Directions for this task
Set down exactly the lines in the records below that run from the line with "obj.matrix_world = world" to the line with "imported = [obj", inclusive, and nothing more.

Given records

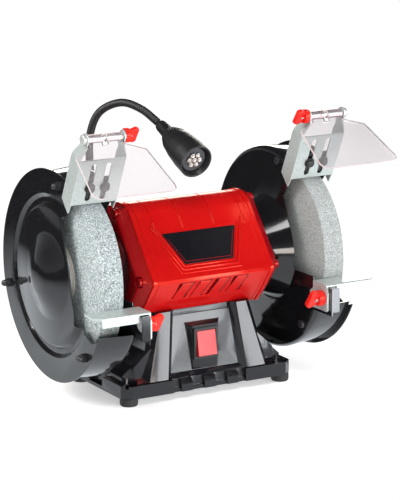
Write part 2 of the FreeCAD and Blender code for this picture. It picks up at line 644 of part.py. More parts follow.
def tool_rests():
    NODES["right_tool_rest"] = tool_rest(REST_GAP["right"])
    NODES["left_tool_rest"] = mirrored(tool_rest(REST_GAP["left"]))
    knob_face = leg_in_x() - PART_GAP
    shank_end = knob_face - REST_KNOB["collar_l"] - 3.0
    shank = rod_x(REST_BOLT_R, shank_end, GUARD_IN_X + SHEET, -REST_BOLT_Y, REST_BOLT_Z)
    head_x = GUARD_IN_X + SHEET
    head = rod_x(8.0, head_x, head_x + 3.0, -REST_BOLT_Y, REST_BOLT_Z)
    head = rounded(head, 2.0, lambda e: e.BoundBox.XMin > head_x + 2.5 and e.BoundBox.XLength < 0.1)
    bolt = joined([shank, head])
    NODES["rest_bolts"] = group([mirrored(bolt), bolt])
    knob = wing_knob(REST_KNOB, knob_face, -REST_BOLT_Y, REST_BOLT_Z, REST_BOLT_R + BORE_FIT)
    both_sides("rest_knob", knob)


# ---- spark deflectors and eye shields -----------------------------------------------------------
def screw_xs():
    return (BRACKET_X - SLOT_GAP / 2.0, BRACKET_X + SLOT_GAP / 2.0)


def deflector_bracket():
    """Folded channel: a slotted front plate, two flanges and two jogged ears."""
    half = BRACKET_W / 2.0
    ear = EAR_W / 2.0
    front = -BRACKET_FRONT
    back = front + BRACKET_DEPTH
    x0, x1 = BRACKET_X - half, BRACKET_X + half
    plate = box((x0, x1), (front, front + SHEET), (BRACKET_BOTTOM, BRACKET_TOP))
    side = prism_x([(front + 2.0, BRACKET_BOTTOM - 11.0), (front, BRACKET_BOTTOM), (front, BRACKET_TOP),
                    (-EAR_AHEAD - EAR_R, EAR_ALONG - 6.0), (-EAR_AHEAD - EAR_R, EAR_ALONG),
                    (-EAR_AHEAD + EAR_R, EAR_ALONG), (-EAR_AHEAD + EAR_R, EAR_ALONG - 6.0),
                    (back, BRACKET_TOP - 4.0), (back, BRACKET_BOTTOM - 3.0)], x0 - 1.0, x1 + 1.0)
    side = side.fuse(rod_x(EAR_R, x0 - 1.0, x1 + 1.0, -EAR_AHEAD, EAR_ALONG))
    jog_low, jog_high = BRACKET_TOP + 2.0, EAR_ALONG - EAR_R - 2.0
    strips = []
    for sign in (-1.0, 1.0):
        outer = [(sign * half, BRACKET_BOTTOM - 12.0), (sign * half, jog_low), (sign * ear, jog_high),
                 (sign * ear, EAR_ALONG + EAR_R + 1.0)]
        inner = [(x - sign * SHEET, z) for x, z in outer]
        strip = prism_y([(BRACKET_X + x, z) for x, z in outer + inner[::-1]], front - 1.0, back + 1.0)
        strips.append(strip.common(side))
    bracket = joined([plate] + strips)
    bracket = bracket.cut(rod_x(PIVOT_R + 0.2, x0 - 1.0, x1 + 1.0, -EAR_AHEAD, EAR_ALONG))
    for x in screw_xs():
        width = (x - SLOT_W / 2.0, x + SLOT_W / 2.0)
        slot = box(width, (front - 1.0, front + SHEET + 1.0), (SLOT_LOW, SLOT_HIGH))
        for z in (SLOT_LOW, SLOT_HIGH):
            slot = slot.fuse(Part.makeCylinder(SLOT_W / 2.0, SHEET + 2.0, V(x, front - 1.0, z), V(0, 1, 0)))
        bracket = bracket.cut(slot)
    return leaned(bracket)


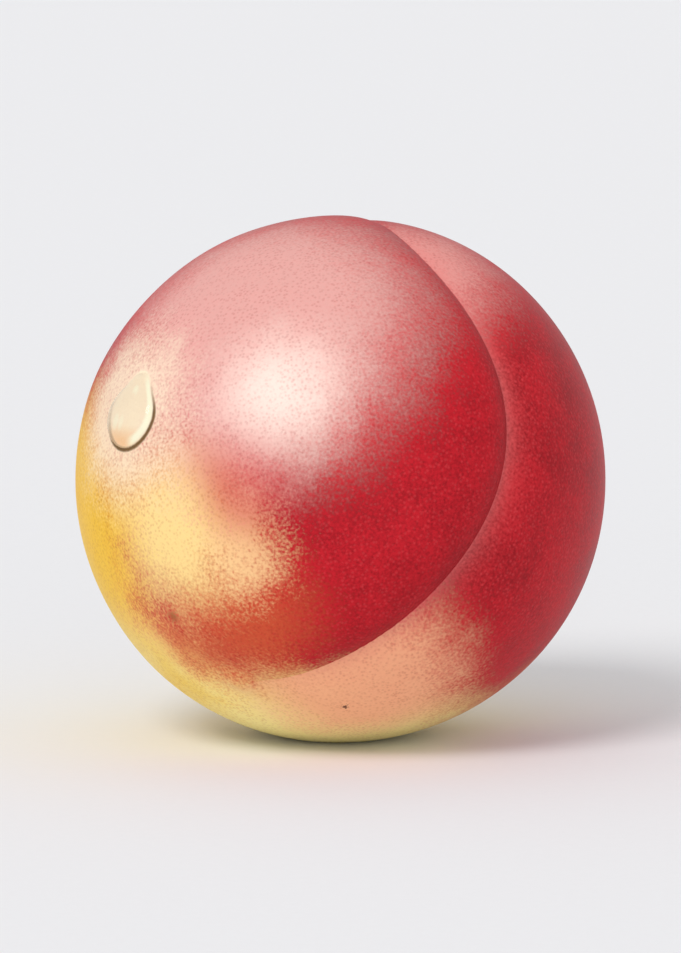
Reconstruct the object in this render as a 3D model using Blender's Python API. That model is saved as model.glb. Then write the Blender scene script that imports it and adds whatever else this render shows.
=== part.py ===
"""A ripe peach as picked: the fruit, the stub of its stalk and one bead of dew on its skin.

Run it with blender --background --python part.py, or from Blender's text editor.

Units are metres and +Z is up. Every piece is drawn in the growing frame: the stalk's axis is parallel to
Z, the tip points down and the origin is the middle of the fruit. One empty then leans the whole peach over
to the way it lies at rest, with its small flat spot on Z = 0 and the origin under the middle of its box.

A place on the skin is a polar angle, from 0 at the stalk to 180 degrees at the tip, and an azimuth
counted from the suture. Both are seen from the core, the point on the stalk's axis where the stone lies.
The core is off centre, so the two cheeks are unequal.
"""

import math

import bmesh
import bpy
from mathutils import Matrix, Vector

# Driving sizes of the fruit.
CHEEK_DIAMETER = 0.070
CORE_OFFSET_SHARE = 0.312  # of the fruit's radius
CORE_HEADING = math.radians(-144.0)  # from the suture's direction at the tip
SHOULDER_FULLNESS = 0.020  # how much wider the stalk end is, and how much narrower the tip end

# The hollow that the stalk sits in, and the small tip at the other end.
CAVITY_SHARE = 0.27  # of the distance from the core to the skin
CAVITY_ANGLE = math.radians(15.5)
CAVITY_STEEPNESS = 1.9
TIP_DIMPLE_SHARE = 0.022
TIP_DIMPLE_ANGLE = math.radians(11.0)
TIP_POINT_SHARE = 0.026
TIP_POINT_ANGLE = math.radians(3.6)

# The suture: a crease with a steep wall on the larger cheek and a gentle one on the smaller.
SUTURE_DEPTH = 0.0017
SUTURE_STEEP_WALL = 0.0019
SUTURE_GENTLE_WALL = 0.0042
SUTURE_SWING = math.radians(25.2)  # how far it sweeps sideways over the shoulder
SUTURE_SWING_POLAR = math.radians(79.0)
SUTURE_SWING_SOFTNESS = math.radians(12.7)
SUTURE_FADE_POLAR = math.radians(164.0)
SUTURE_FADE_SOFTNESS = math.radians(8.0)
SUTURE_ROUNDNESS = 0.00025  # how far across its bottom is rounded
SHOULDER_EASE = 0.6  # how much shallower it is where it crosses the shoulder
SHOULDER_EASE_POLAR = math.radians(34.0)
SHOULDER_EASE_WIDTH = math.radians(18.0)

# The way it lies: the stalk end leans back, and the fruit rests on a small flat spot.
LEAN = math.radians(39.6)
LEAN_HEADING = math.radians(84.0)
SUTURE_TURN = math.radians(-115.7)
FLAT_DEPTH = 0.0006

# The stub of the stalk, from the floor of the cavity outwards: (height, sideways lean, radius).
STALK_STATIONS = (
    (0.0000, 0.0000, 0.0021),
    (0.0009, 0.0001, 0.0016),
    (0.0030, 0.0004, 0.0013),
    (0.0052, 0.0010, 0.0013),
    (0.0070, 0.0017, 0.0017),
    (0.0076, 0.0020, 0.0016),
)
STALK_HEADING = math.radians(40.0)

# The dewdrop: a bead that has run down the skin and drags a thinner tail above it.
DROP_POLAR = math.radians(98.0)
DROP_AZIMUTH = math.radians(-93.0)
DROP_LENGTH = 0.0108
DROP_WIDTH = 0.0102
DROP_HEIGHT = 0.0017
DROP_TAIL_SHARE = 0.55  # the tail's width over the bead's
DROP_TAIL_FULLNESS = 0.7  # below 1 the tail ends bluntly
DROP_NECK = 0.35  # where the bead narrows to the tail, from -1 at the foot of the drop to 1 at its top
DROP_NECK_SOFTNESS = 0.16
DROP_SAG = 0.35  # how much fuller the bead is below its middle, and thinner above it

# Meshing and fits.
GAP = 0.0003  # clearance between touching pieces
MERIDIANS = 64
PARALLELS = 40
MERIDIAN_CROWDING = 0.72  # how strongly the meridians gather at the suture
DROP_SEGMENTS = 20
DROP_RINGS = 12
STEP = 1e-3  # of an angle, for measuring the skin's slope
FLOOR_TURN = 15  # degrees between the places where the cavity's floor is measured
FRUIT_CREASE = math.radians(35)  # sharper edges than this are not smoothed
DROP_CREASE = math.radians(50)

# Finishes: colour and roughness.
SKIN = ((0.62, 0.07, 0.06), 0.45)
BARK = ((0.17, 0.10, 0.05), 0.75)
WATER = ((0.96, 0.93, 0.86), 0.03)

FRUIT_RADIUS = CHEEK_DIAMETER / 2
CORE = Vector((math.cos(CORE_HEADING), math.sin(CORE_HEADING), 0)) * CORE_OFFSET_SHARE * FRUIT_RADIUS


def bell(angle, width, power=2.0):
    """1 at no angle, falling smoothly to 0 past the width."""
    return math.exp(-((abs(angle) / width) ** power))


def soft_step(value, middle, softness):
    """0 well below the middle and 1 well above it."""
    return 0.5 + 0.5 * math.tanh((value - middle) / (2 * softness))


def suture_azimuth(polar):
    """Where the suture runs at this polar angle: straight near the tip, swept aside over the shoulder."""
    return -SUTURE_SWING * (1 - soft_step(polar, SUTURE_SWING_POLAR, SUTURE_SWING_SOFTNESS))


def suture_cut(polar, across):
    """How deep the suture is at a distance across it. The steep wall is on the negative side."""
    wall = SUTURE_STEEP_WALL if across < 0 else SUTURE_GENTLE_WALL
    fade = 1 - soft_step(polar, SUTURE_FADE_POLAR, SUTURE_FADE_SOFTNESS)
    fade *= 1 - SHOULDER_EASE * bell(polar - SHOULDER_EASE_POLAR, SHOULDER_EASE_WIDTH)
    away = math.hypot(across, SUTURE_ROUNDNESS) - SUTURE_ROUNDNESS
    return SUTURE_DEPTH * fade * math.exp(-away / wall)


def skin_point(polar, azimuth):
    """The point of the skin at these angles, in the growing frame."""
    heading = suture_azimuth(polar) + azimuth
    ray = Vector(
        (math.sin(polar) * math.cos(heading), math.sin(polar) * math.sin(heading), math.cos(polar))
    )
    along = CORE.dot(ray)
    reach = -along + math.sqrt(along * along + FRUIT_RADIUS**2 - CORE.length_squared)
    from_tip = math.pi - polar
    reach *= 1 + SHOULDER_FULLNESS * math.cos(polar)
    reach *= 1 - CAVITY_SHARE * bell(polar, CAVITY_ANGLE, CAVITY_STEEPNESS)
    reach *= 1 - TIP_DIMPLE_SHARE * bell(from_tip, TIP_DIMPLE_ANGLE)
    reach *= 1 + TIP_POINT_SHARE * bell(from_tip, TIP_POINT_ANGLE)
    reach -= suture_cut(polar, azimuth * reach * math.sin(polar))
    return CORE + ray * reach


def skin_normal(polar, azimuth):
    """The outward direction of the skin at these angles."""
    down = skin_point(polar + STEP, azimuth) - skin_point(polar - STEP, azimuth)
    round_it = skin_point(polar, azimuth + STEP) - skin_point(polar, azimuth - STEP)
    return down.cross(round_it).normalized()


def lean_matrix():
    """The turn from the growing frame to the way the peach lies."""
    return (
        Matrix.Rotation(LEAN_HEADING, 4, "Z")
        @ Matrix.Rotation(LEAN, 4, "Y")
        @ Matrix.Rotation(SUTURE_TURN, 4, "Z")
    )


def clear_scene():
    """Removes every object that is in the scene."""
    for obj in list(bpy.data.objects):
        bpy.data.objects.remove(obj, do_unlink=True)


def make_material(name, finish):
    """A Principled material in one plain colour."""
    colour, roughness = finish
    material = bpy.data.materials.new(name)
    material.use_nodes = True
    shader = material.node_tree.nodes["Principled BSDF"]
    shader.inputs["Base Color"].default_value = (*colour, 1.0)
    shader.inputs["Roughness"].default_value = roughness
    return material


def add_object(name, data, material, collection, parent):
    """An object holding this mesh or curve, in the collection and carried by the parent."""
    obj = bpy.data.objects.new(name, data)
    data.materials.append(material)
    collection.objects.link(obj)
    obj.parent = parent
    return obj


def shade_smooth(mesh, sharp_angle):
    """Smooth shading with the sharper creases kept."""
    mesh.shade_smooth()
    mesh.set_sharp_from_angle(angle=sharp_angle)


def cut_flat_spot(bm, down):
    """Slices the underside square to the down direction, so that the fruit has a flat spot to rest on."""
    lowest = max(v.co.dot(down) for v in bm.verts)
    cut = bmesh.ops.bisect_plane(
        bm,
        geom=bm.verts[:] + bm.edges[:] + bm.faces[:],
        plane_co=down * (lowest - FLAT_DEPTH),
        plane_no=down,
        clear_outer=True,
    )
    rim = [item for item in cut["geom_cut"] if isinstance(item, bmesh.types.BMEdge)]
    bmesh.ops.contextual_create(bm, geom=rim)


def fruit_mesh(down):
    """The flesh and skin as one solid, from a sphere whose meridians run along the suture."""
    bm = bmesh.new()
    bmesh.ops.create_uvsphere(bm, u_segments=MERIDIANS, v_segments=PARALLELS, radius=1.0)
    for vert in bm.verts:
        polar = math.acos(max(-1.0, min(1.0, vert.co.z)))
        even = math.atan2(vert.co.y, vert.co.x)
        azimuth = even - MERIDIAN_CROWDING * math.sin(even)
        vert.co = skin_point(polar, azimuth)
    cut_flat_spot(bm, down)
    bmesh.ops.recalc_face_normals(bm, faces=bm.faces[:])
    mesh = bpy.data.meshes.new("fruit")
    bm.to_mesh(mesh)
    bm.free()
    shade_smooth(mesh, FRUIT_CREASE)
    return mesh


def cavity_floor_under(radius):
    """The highest the cavity's floor is under a disc of this radius round the stalk's axis."""
    polar = radius / (skin_point(0.0, 0.0) - CORE).length
    turns = range(0, 360, FLOOR_TURN)
    return max(skin_point(polar, math.radians(turn)).z for turn in turns)


def stalk_curve():
    """The stub of the stalk: a short woody tube, flared where it meets the fruit and where it broke off."""
    foot = Vector((CORE.x, CORE.y, cavity_floor_under(STALK_STATIONS[0][2]) + GAP))
    aside = Vector((math.cos(STALK_HEADING), math.sin(STALK_HEADING), 0))
    curve = bpy.data.curves.new("stalk", "CURVE")
    curve.dimensions = "3D"
    curve.bevel_depth = 1.0  # each point's radius then is the stalk's own
    curve.bevel_resolution = 3
    curve.use_fill_caps = True
    spline = curve.splines.new("POLY")
    spline.points.add(len(STALK_STATIONS) - 1)
    for point, (height, lean, radius) in zip(spline.points, STALK_STATIONS):
        point.co = (*(foot + Vector((0, 0, height)) + aside * lean), 1.0)
        point.radius = radius
    return curve


def drop_mesh(up):
    """The dewdrop: a dome with a round foot and a thin tail, lying on the skin with its tail uphill."""
    seat = skin_point(DROP_POLAR, DROP_AZIMUTH)
    out = skin_normal(DROP_POLAR, DROP_AZIMUTH)
    uphill = (up - out * up.dot(out)).normalized()
    across = uphill.cross(out)
    middle = seat - out * FRUIT_RADIUS
    bm = bmesh.new()
    bmesh.ops.create_uvsphere(bm, u_segments=DROP_SEGMENTS, v_segments=DROP_RINGS, radius=1.0)
    for vert in bm.verts:
        side, tail, rise = vert.co
        tail = tail if tail < 0 else tail**DROP_TAIL_FULLNESS
        narrowing = 1 - (1 - DROP_TAIL_SHARE) * soft_step(tail, DROP_NECK, DROP_NECK_SOFTNESS)
        rise = max(rise, 0.0)
        bulge = narrowing * (1 - DROP_SAG * tail)
        place = across * (side * DROP_WIDTH / 2 * narrowing) + uphill * (tail * DROP_LENGTH / 2)
        direction = (out * FRUIT_RADIUS + place).normalized()
        vert.co = middle + direction * (FRUIT_RADIUS + GAP + rise * bulge * DROP_HEIGHT)
    bmesh.ops.recalc_face_normals(bm, faces=bm.faces[:])
    mesh = bpy.data.meshes.new("dew_drop")
    bm.to_mesh(mesh)
    bm.free()
    shade_smooth(mesh, DROP_CREASE)
    return mesh


def lay_down(carrier, mesh, lean):
    """Sets the carrier so that the fruit lies on Z = 0 with its box centred on the origin."""
    turned = [lean @ vert.co for vert in mesh.vertices]
    low = Vector([min(point[axis] for point in turned) for axis in range(3)])
    high = Vector([max(point[axis] for point in turned) for axis in range(3)])
    shift = Vector((-(low.x + high.x) / 2, -(low.y + high.y) / 2, -low.z))
    carrier.matrix_world = Matrix.Translation(shift) @ lean


def build_peach():
    """Makes the collection, the carrier that leans the peach over, and its pieces."""
    collection = bpy.data.collections.new("peach")
    bpy.context.scene.collection.children.link(collection)
    carrier = bpy.data.objects.new("resting_pose", None)
    collection.objects.link(carrier)
    skin = make_material("peach_skin", SKIN)
    bark = make_material("stalk_bark", BARK)
    water = make_material("dew_water", WATER)
    lean = lean_matrix()
    up = lean.to_3x3().transposed() @ Vector((0, 0, 1))
    fruit = add_object("fruit", fruit_mesh(-up), skin, collection, carrier)
    add_object("stalk", stalk_curve(), bark, collection, carrier)
    add_object("dew_drop", drop_mesh(up), water, collection, carrier)
    lay_down(carrier, fruit.data, lean)


clear_scene()
build_peach()
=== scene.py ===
"""A ripe peach as picked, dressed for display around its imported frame.

The peach lies on its side, its stalk end leaning back. Three pieces are made here: the fruit with its
downy skin, the woody stub of its stalk, and a bead of dew on the left cheek. Lengths are in metres.

The fruit is drawn in its growing frame first: the stalk's axis is Z, the tip points down and the origin
is the middle of the fruit. A place on the skin is a polar angle from the stalk and an azimuth from the
suture, both seen from the core. The whole peach is then leaned over on to its small flat spot.
"""

import logging
import math
from dataclasses import dataclass, field
from enum import Enum
from typing import Any, Union

import bmesh
import bpy
from mathutils import Matrix, Vector, noise


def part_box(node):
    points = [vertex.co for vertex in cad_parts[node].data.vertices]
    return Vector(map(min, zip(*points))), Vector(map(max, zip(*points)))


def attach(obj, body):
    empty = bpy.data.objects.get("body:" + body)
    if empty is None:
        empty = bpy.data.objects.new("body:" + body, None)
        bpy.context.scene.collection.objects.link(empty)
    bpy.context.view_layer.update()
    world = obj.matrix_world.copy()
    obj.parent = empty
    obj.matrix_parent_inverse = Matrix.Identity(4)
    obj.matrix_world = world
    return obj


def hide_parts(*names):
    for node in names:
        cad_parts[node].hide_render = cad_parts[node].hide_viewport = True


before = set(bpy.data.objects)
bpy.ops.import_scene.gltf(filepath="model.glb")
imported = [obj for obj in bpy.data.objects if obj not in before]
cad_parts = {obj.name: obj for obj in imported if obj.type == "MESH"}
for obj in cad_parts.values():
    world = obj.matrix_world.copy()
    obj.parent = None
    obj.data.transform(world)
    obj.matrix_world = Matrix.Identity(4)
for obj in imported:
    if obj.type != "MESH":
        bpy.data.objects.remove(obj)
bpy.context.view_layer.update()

BODY = "root"
MILLIMETRE = 0.001
LOG = logging.getLogger("peach")

Colour = tuple[float, float, float]
Span = tuple[float, float]
Number = Union["Value", float]


# ---------------------------------------------------------------------------------------------------
# Numbers and colours


def paint(red: int, green: int, blue: int) -> Colour:
    """Turns a paint colour into the linear numbers that a shader takes.

    Args:
        red: The red in the paint, 0 to 255.
        green: The green in it.
        blue: The blue in it.

    Returns:
        The same colour in linear light.
    """

    def linear(level: float) -> float:
        """One channel, from 0 to 1, in linear light."""
        return level / 12.92 if level <= 0.04045 else ((level + 0.055) / 1.055) ** 2.4

    return linear(red / 255), linear(green / 255), linear(blue / 255)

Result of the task
    obj.matrix_world = world
    return obj


def hide_parts(*names):
    for node in names:
        cad_parts[node].hide_render = cad_parts[node].hide_viewport = True


before = set(bpy.data.objects)
bpy.ops.import_scene.gltf(filepath="model.glb")
imported = [obj for obj in bpy.data.objects if obj not in before]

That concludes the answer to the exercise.